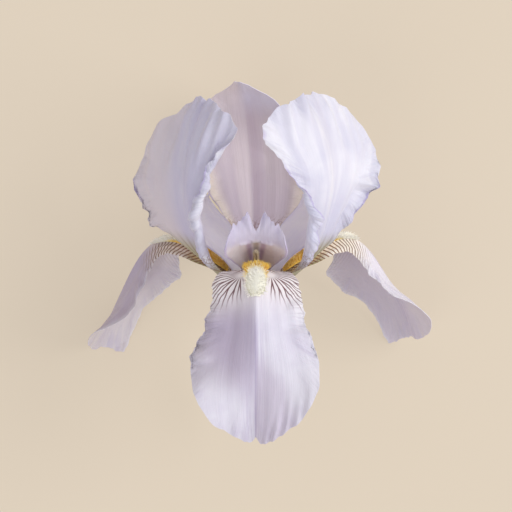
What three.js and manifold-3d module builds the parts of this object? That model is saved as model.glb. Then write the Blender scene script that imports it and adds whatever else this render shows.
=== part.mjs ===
// Bearded iris: one open flower, as picked, lying on its back on a table.
// Millimetres. The table is the plane z = 0 and the flower faces up, along +Z.
// Its own axis runs from the cut stalk through the throat, close to +Y.
// Each tepal is a blade swept along its midrib, and grows from the rim of the perianth tube.

import * as THREE from 'three';
import { mergeVertices } from 'three/addons/utils/BufferGeometryUtils.js';
import Module from 'manifold-3d';

const wasm = await Module();
wasm.setup();

// Driving dimensions

const AXIS_RISE = 15;               // degrees from +Y toward +Z of the flower's own axis
const THROAT = [-1.26, -14.23, 42.5]; // top of the perianth tube, over the middle of the whole flower
const GAP = 0.3;                    // clearance between pieces that meet
const BLADE = { root: 0.9, margin: 0.65 };
const CLAW_FOOT = 0.6;              // height of the claws' feet over the throat
const FALL_FOOT = 5.6;              // distance of a fall's foot from the axis
const STANDARD_FOOT = 5.4;
const STYLE_FOOT = 1.8;
const TEPAL_ROWS = 20;
const TEPAL_COLUMNS = 8;            // on each side of the midrib
const MARGIN_CROWDING = 0.15;       // how much closer together the columns stand at the margin
const TIP_CURVE = 0.95;             // how round a blade's end is at its margin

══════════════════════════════

Brief: Write each line above out exactly.

Task answer:
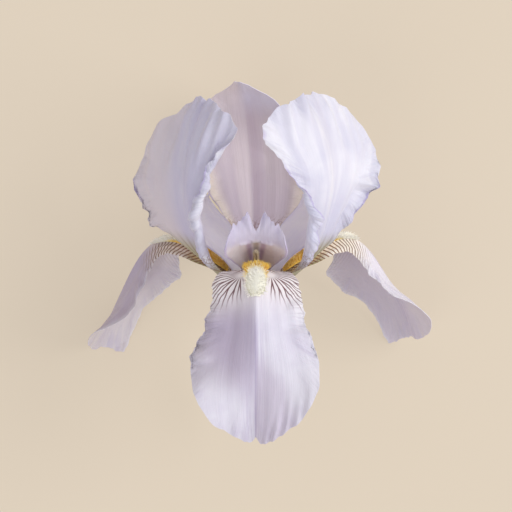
What three.js and manifold-3d module builds the parts of this object? That model is saved as model.glb. Then write the Blender scene script that imports it and adds whatever else this render shows.
=== part.mjs ===
// Bearded iris: one open flower, as picked, lying on its back on a table.
// Millimetres. The table is the plane z = 0 and the flower faces up, along +Z.
// Its own axis runs from the cut stalk through the throat, close to +Y.
// Each tepal is a blade swept along its midrib, and grows from the rim of the perianth tube.

import * as THREE from 'three';
import { mergeVertices } from 'three/addons/utils/BufferGeometryUtils.js';
import Module from 'manifold-3d';

const wasm = await Module();
wasm.setup();

// Driving dimensions

const AXIS_RISE = 15;               // degrees from +Y toward +Z of the flower's own axis
const THROAT = [-1.26, -14.23, 42.5]; // top of the perianth tube, over the middle of the whole flower
const GAP = 0.3;                    // clearance between pieces that meet
const BLADE = { root: 0.9, margin: 0.65 };
const CLAW_FOOT = 0.6;              // height of the claws' feet over the throat
const FALL_FOOT = 5.6;              // distance of a fall's foot from the axis
const STANDARD_FOOT = 5.4;
const STYLE_FOOT = 1.8;
const TEPAL_ROWS = 20;
const TEPAL_COLUMNS = 8;            // on each side of the midrib
const MARGIN_CROWDING = 0.15;       // how much closer together the columns stand at the margin
const TIP_CURVE = 0.95;             // how round a blade's end is at its margin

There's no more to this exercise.